During the trial, it was proved by appellant’s counsel and conceded by appellee, that appellant filed every appeal document within the required statutory time. In this respect, the majority and I agree. I, however, disagree with the majority that there is any statutory time within which a notice of the completion of the appeal must be filed and served. The statute states:

 

“After the filing of the bill of exceptions and the filing of the appeal bond as required by sections 51.7 and 51.8, the clerk of the trial court on application of the appellant shall issue a notice of the completion of the appeal, a copy of which shall be served by the appellant on the appellee. The original of such shall be filed in the office of the clerk of the trial court.” Civil Procedure Law, rev. Code 1: 51.9.

 

No definite time is set by the controlling law for compliance with this provision, i.e., the time within which to serve a notice of the completion of the appeal.

 

The purpose of filing and serving a notice of the completion of the appeal is firstly to notify the trial court that the appeal is exclusively pending before the appellate court, and secondly, to notify the adversary party that appellant has completed the filing of all required documents for an appeal.
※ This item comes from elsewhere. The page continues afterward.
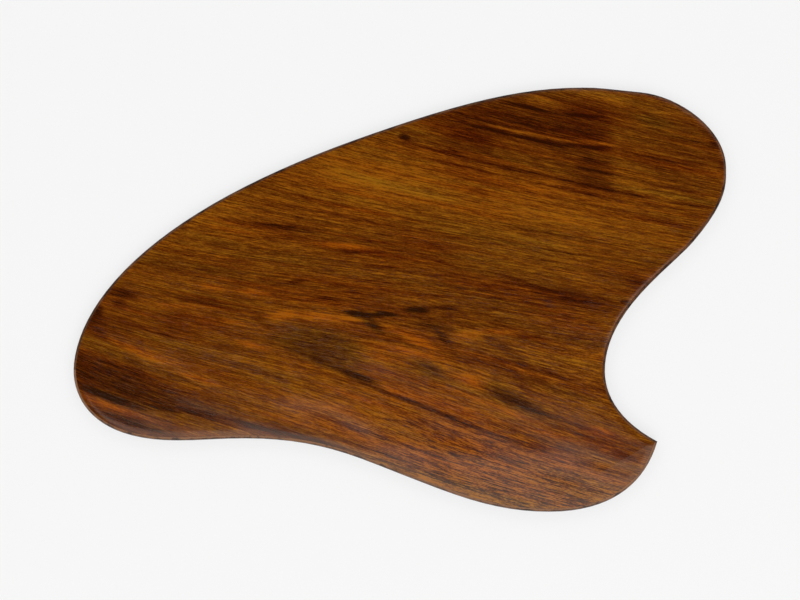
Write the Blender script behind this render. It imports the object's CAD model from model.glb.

The failure to serve such notice at the same time a bond is filed deprives the adversary of no right. The appeal was not called at that time, hence, no surprise or disadvantage was suffered by the appellee. The trial records are not transcribed within the 60 day period in issue.

 

After an appeal bond is filed, a party can do nothing about the appeal until the records are transmitted or the appellant fails to pay the clerk for the transmission of the records, resulting into an unusual delay in having the appeal heard. Only then can an appellee claim that advantage was taken of him, and only then can he seek the dismissal of an appeal.

 

The majority is simply writing a time element into the statute and applying extended legal technicality to deny the appeal. This an appellate court cannot legally do. I therefore dissent.